The Georgia expositor. (Savannah, Ga.) 1875-187?

 

Title:

The Georgia expositor.

Place of Publication:

Savannah, Ga.

Geographic coverage:

  • Savannah, Chatham county

Publisher:

Elias Yulee

Dates of publication:

1875-187?

Frequency:

Weekly

Languages:

  • English

Notes:

  • Description based on: Vol. 1, no. 11 (Jan. 1, 1876).
  • Editor: Elias Yulee, <1876>.

LCCN:

sn86053126

OCLC:

13202273

The Georgia expositor. October 23, 1875

About

Elias Yulee published the first issue of the Georgia Expositor on October 23, 1875 out of his offices on 143 Bay Street in Savannah, Georgia. Originally intended to be titled the Protestant Expositor, Yulee strongly believed America to be a protestant country, and he frequently cited the works of English politician William Ewart Gladstone. In the Georgia Expositor’s first issue, Yulee dedicated a full, six-column, page to salutatory statements in which he warned against the threat of Roman Catholicism, established his support for the Democratic Party, and wrote against the gold standard. Yulee explained in that issue that “the question of papal influence in our country will become an all absorbing interest and override every other issue.” The Expositor, which was sold at J. H. Estill’s News Depots, circulated weekly for about a year before low subscription rates force the paper’s suspension.
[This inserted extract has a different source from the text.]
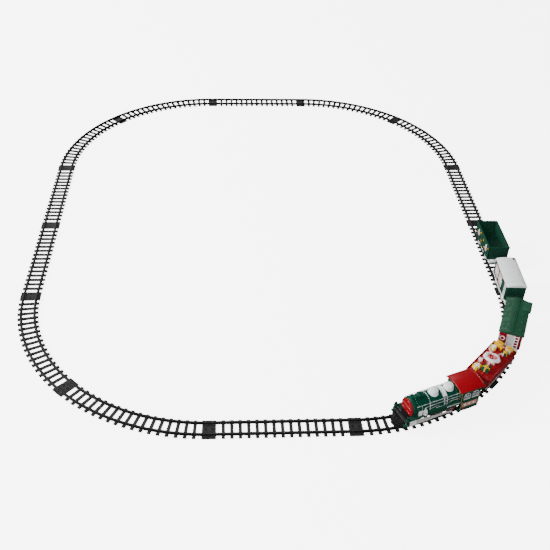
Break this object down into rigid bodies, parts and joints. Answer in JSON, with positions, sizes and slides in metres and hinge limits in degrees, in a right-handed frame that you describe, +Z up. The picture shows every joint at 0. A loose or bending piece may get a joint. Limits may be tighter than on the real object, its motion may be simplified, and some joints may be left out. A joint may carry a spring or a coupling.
{
  "type": "toy train set",
  "caption": "Battery toy steam train with tender, coach, box car and open gondola on an oval of clip-together black plastic track.",
  "frame": {"origin": "centre of the track oval, on the floor it lies on", "axes": "+Y along the long side of the oval, +Z up; the train runs clockwise seen from above, from +Y towards -Y on the +X side"},
  "size_m": [1.0125, 1.26, 0.0655],
  "materials": {
    "track_black": "satin",
    "frame_black": "gloss",
    "gloss_green": "gloss",
    "dark_green": "gloss",
    "gloss_red": "gloss",
    "dark_red": "satin",
    "white": "satin",
    "pale_gold": "satin",
    "silver": "satin metallised",
    "gift_yellow": "gloss",
    "steel": "satin",
    "cell_wrap": "gloss",
    "gear_white": "satin"
  },
  "bodies": {
    "track": {"track_straight_1": "track_black", "track_straight_2": "track_black", "track_straight_3": "track_black", "track_straight_4": "track_black", "track_straight_5": "track_black", "track_straight_6": "track_black", "track_curve_1": "track_black", "track_curve_2": "track_black", "track_curve_3": "track_black", "track_curve_4": "track_black", "track_curve_5": "track_black", "track_curve_6": "track_black", "track_curve_7": "track_black", "track_curve_8": "track_black"},
    "locomotive": {"loco_chassis": "frame_black", "boiler_shell": "gloss_green", "chimney": "gloss_green", "bell_dome": "gloss_green", "steam_dome_front": "white", "steam_dome_rear": "white", "cab": "gloss_green", "cab_roof": "gloss_red", "cowcatcher": "frame_black", "valve_gear_left": "white", "valve_gear_right": "white", "motor": "steel", "cell_left": "cell_wrap", "cell_right": "cell_wrap"},
    "smokebox_cap": {"smokebox_cap": "gloss_red"},
    "power_switch": {"power_switch": "white"},
    "drivers_rear": {"drivers_rear": "gloss_red", "drive_gear": "gear_white"},
    "drivers_front": {"drivers_front": "gloss_red"},
    "pilot_wheels": {"pilot_wheels": "gloss_red"},
    "side_rod_left": {"side_rod_left": "silver"},
    "side_rod_right": {"side_rod_right": "silver"},
    "tender": {"tender_chassis": "dark_green", "tender_body": "gloss_red", "gift_load": "gift_yellow"},
    "coach": {"coach_chassis": "white", "coach_body": "dark_red", "coach_roof": "gloss_green"},
    "box_car": {"boxcar_chassis": "white", "boxcar_body": "dark_green", "boxcar_roof": "white"},
    "gondola": {"gondola_chassis": "white", "gondola_body": "dark_green"},
    "tender_wheels_front": {"tender_wheels_front": "pale_gold"},
    "tender_wheels_rear": {"tender_wheels_rear": "pale_gold"},
    "coach_wheels_front": {"coach_wheels_front": "pale_gold"},
    "coach_wheels_rear": {"coach_wheels_rear": "pale_gold"},
    "boxcar_wheels_front": {"boxcar_wheels_front": "pale_gold"},
    "boxcar_wheels_rear": {"boxcar_wheels_rear": "pale_gold"},
    "gondola_wheels_front": {"gondola_wheels_front": "pale_gold"},
    "gondola_wheels_rear": {"gondola_wheels_rear": "pale_gold"},
    "tender_coupling": {"tender_coupling": "silver"},
    "coach_coupling": {"coach_coupling": "silver"},
    "boxcar_coupling": {"boxcar_coupling": "silver"},
    "gondola_coupling": {"gondola_coupling": "silver"}
  },
  "joints": [
    {"name": "train_run", "type": "hinge", "parent": "track", "child": "locomotive", "pos_m": [0.125, -0.25, 0], "axis": [0, 0, -1], "range_deg": [-3.5, 3.5]},
    {"name": "tender_run", "type": "hinge", "parent": "track", "child": "tender", "pos_m": [0.125, -0.25, 0], "axis": [0, 0, -1], "range_deg": [-3.55, 3.55]},
    {"name": "coach_run", "type": "hinge", "parent": "track", "child": "coach", "pos_m": [0.125, -0.25, 0], "axis": [0, 0, -1], "range_deg": [-3.55, 3.55]},
    {"name": "boxcar_run", "type": "hinge", "parent": "track", "child": "box_car", "pos_m": [-0.03982, -0.233, 0], "axis": [0, 0, -1], "range_deg": [-2.45, 2.45]},
    {"name": "gondola_run", "type": "slide", "parent": "track", "child": "gondola", "axis": [0, -1, 0], "range_m": [-0.02219, 0.02219]},
    {"name": "drivers_rear_spin", "type": "hinge", "parent": "locomotive", "child": "drivers_rear", "pos_m": [0.2874, -0.57129, 0.0193], "axis": [0.3675, -0.93, 0], "range_deg": [-110.6, 110.6]},
    {"name": "drivers_front_spin", "type": "hinge", "parent": "locomotive", "child": "drivers_front", "pos_m": [0.25764, -0.58305, 0.0193], "axis": [0.3675, -0.93, 0], "range_deg": [-110.6, 110.6]},
    {"name": "pilot_wheels_spin", "type": "hinge", "parent": "locomotive", "child": "pilot_wheels", "pos_m": [0.22602, -0.59554, 0.0138], "axis": [0.3675, -0.93, 0], "range_deg": [-211, 211]},
    {"name": "side_rod_left_swing", "type": "hinge", "parent": "drivers_rear", "child": "side_rod_left", "pos_m": [0.28898, -0.57066, 0.01636], "axis": [0.3675, -0.93, 0], "range_deg": [-110.6, 110.6]},
    {"name": "side_rod_right_swing", "type": "hinge", "parent": "drivers_rear", "child": "side_rod_right", "pos_m": [0.28466, -0.57237, 0.0176], "axis": [0.3675, -0.93, 0], "range_deg": [-110.6, 110.6]},
    {"name": "tender_wheels_front_spin", "type": "hinge", "parent": "tender", "child": "tender_wheels_front", "pos_m": [0.36406, -0.51917, 0.0138], "axis": [0.7183, -0.6957, 0], "range_deg": [-211, 211]},
    {"name": "tender_wheels_rear_spin", "type": "hinge", "parent": "tender", "child": "tender_wheels_rear", "pos_m": [0.40163, -0.48039, 0.0138], "axis": [0.7183, -0.6957, 0], "range_deg": [-211, 211]},
    {"name": "coach_wheels_front_spin", "type": "hinge", "parent": "coach", "child": "coach_wheels_front", "pos_m": [0.44281, -0.41912, 0.0138], "axis": [0.9156, -0.4022, 0], "range_deg": [-211, 211]},
    {"name": "coach_wheels_rear_spin", "type": "hinge", "parent": "coach", "child": "coach_wheels_rear", "pos_m": [0.46453, -0.36968, 0.0138], "axis": [0.9156, -0.4022, 0], "range_deg": [-211, 211]},
    {"name": "boxcar_wheels_front_spin", "type": "hinge", "parent": "box_car", "child": "boxcar_wheels_front", "pos_m": [0.4831, -0.28697, 0.0138], "axis": [0.9994, -0.0352, 0], "range_deg": [-211, 211]},
    {"name": "boxcar_wheels_rear_spin", "type": "hinge", "parent": "box_car", "child": "boxcar_wheels_rear", "pos_m": [0.485, -0.233, 0.0138], "axis": [0.9994, -0.0352, 0], "range_deg": [-211, 211]},
    {"name": "gondola_wheels_front_spin", "type": "hinge", "parent": "gondola", "child": "gondola_wheels_front", "pos_m": [0.485, -0.147, 0.0138], "axis": [1, 0, 0], "range_deg": [-211, 211]},
    {"name": "gondola_wheels_rear_spin", "type": "hinge", "parent": "gondola", "child": "gondola_wheels_rear", "pos_m": [0.485, -0.093, 0.0138], "axis": [1, 0, 0], "range_deg": [-211, 211]},
    {"name": "tender_coupling_swing", "type": "hinge", "parent": "tender", "child": "tender_coupling", "pos_m": [0.35362, -0.52995, 0.0172], "axis": [0, 0, 1], "range_deg": [-2.5, 2.5]},
    {"name": "coach_coupling_swing", "type": "hinge", "parent": "coach", "child": "coach_coupling", "pos_m": [0.43235, -0.44292, 0.0172], "axis": [0, 0, 1], "range_deg": [-2.5, 2.5]},
    {"name": "boxcar_coupling_swing", "type": "hinge", "parent": "box_car", "child": "boxcar_coupling", "pos_m": [0.48218, -0.31295, 0.0172], "axis": [0, 0, 1], "range_deg": [-2.5, 2.5]},
    {"name": "gondola_coupling_swing", "type": "hinge", "parent": "gondola", "child": "gondola_coupling", "pos_m": [0.485, -0.173, 0.0172], "axis": [0, 0, 1], "range_deg": [-2.5, 2.5]},
    {"name": "smokebox_cap_pull", "type": "slide", "parent": "locomotive", "child": "smokebox_cap", "axis": [-0.93, -0.3675, 0], "range_m": [0, 0.012]},
    {"name": "power_switch_slide", "type": "slide", "parent": "locomotive", "child": "power_switch", "axis": [-0.93, -0.3675, 0], "range_m": [0, 0.004]}
  ],
  "couplings": [
    {"joint": "tender_run", "follows": "train_run", "ratio": 1},
    {"joint": "coach_run", "follows": "train_run", "ratio": 1},
    {"joint": "boxcar_run", "follows": "train_run", "ratio": 0.68595},
    {"joint": "gondola_run", "follows": "train_run", "m_per_rad": 0.36},
    {"joint": "drivers_rear_spin", "follows": "train_run", "ratio": 31.304},
    {"joint": "drivers_front_spin", "follows": "train_run", "ratio": 31.304},
    {"joint": "pilot_wheels_spin", "follows": "train_run", "ratio": 60},
    {"joint": "side_rod_left_swing", "follows": "train_run", "ratio": -31.304},
    {"joint": "side_rod_right_swing", "follows": "train_run", "ratio": -31.304},
    {"joint": "tender_wheels_front_spin", "follows": "train_run", "ratio": 60},
    {"joint": "tender_wheels_rear_spin", "follows": "train_run", "ratio": 60},
    {"joint": "coach_wheels_front_spin", "follows": "train_run", "ratio": 60},
    {"joint": "coach_wheels_rear_spin", "follows": "train_run", "ratio": 60},
    {"joint": "boxcar_wheels_front_spin", "follows": "train_run", "ratio": 60},
    {"joint": "boxcar_wheels_rear_spin", "follows": "train_run", "ratio": 60},
    {"joint": "gondola_wheels_front_spin", "follows": "train_run", "ratio": 60},
    {"joint": "gondola_wheels_rear_spin", "follows": "train_run", "ratio": 60}
  ]
}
During its brief run, Yulee’s paper gained some notoriety, and the Savannah Morning News referred to it as a “radical organ” when reporting the newspaper’s cessation in an October 3, 1876 issue. On December 13, 1876, Captain J. G. M. Medlock, former editor of the Sandersville Herald, purchased Yulee’s defunct printing operation and moved to Swainsboro to establish the Swainsboro Herald.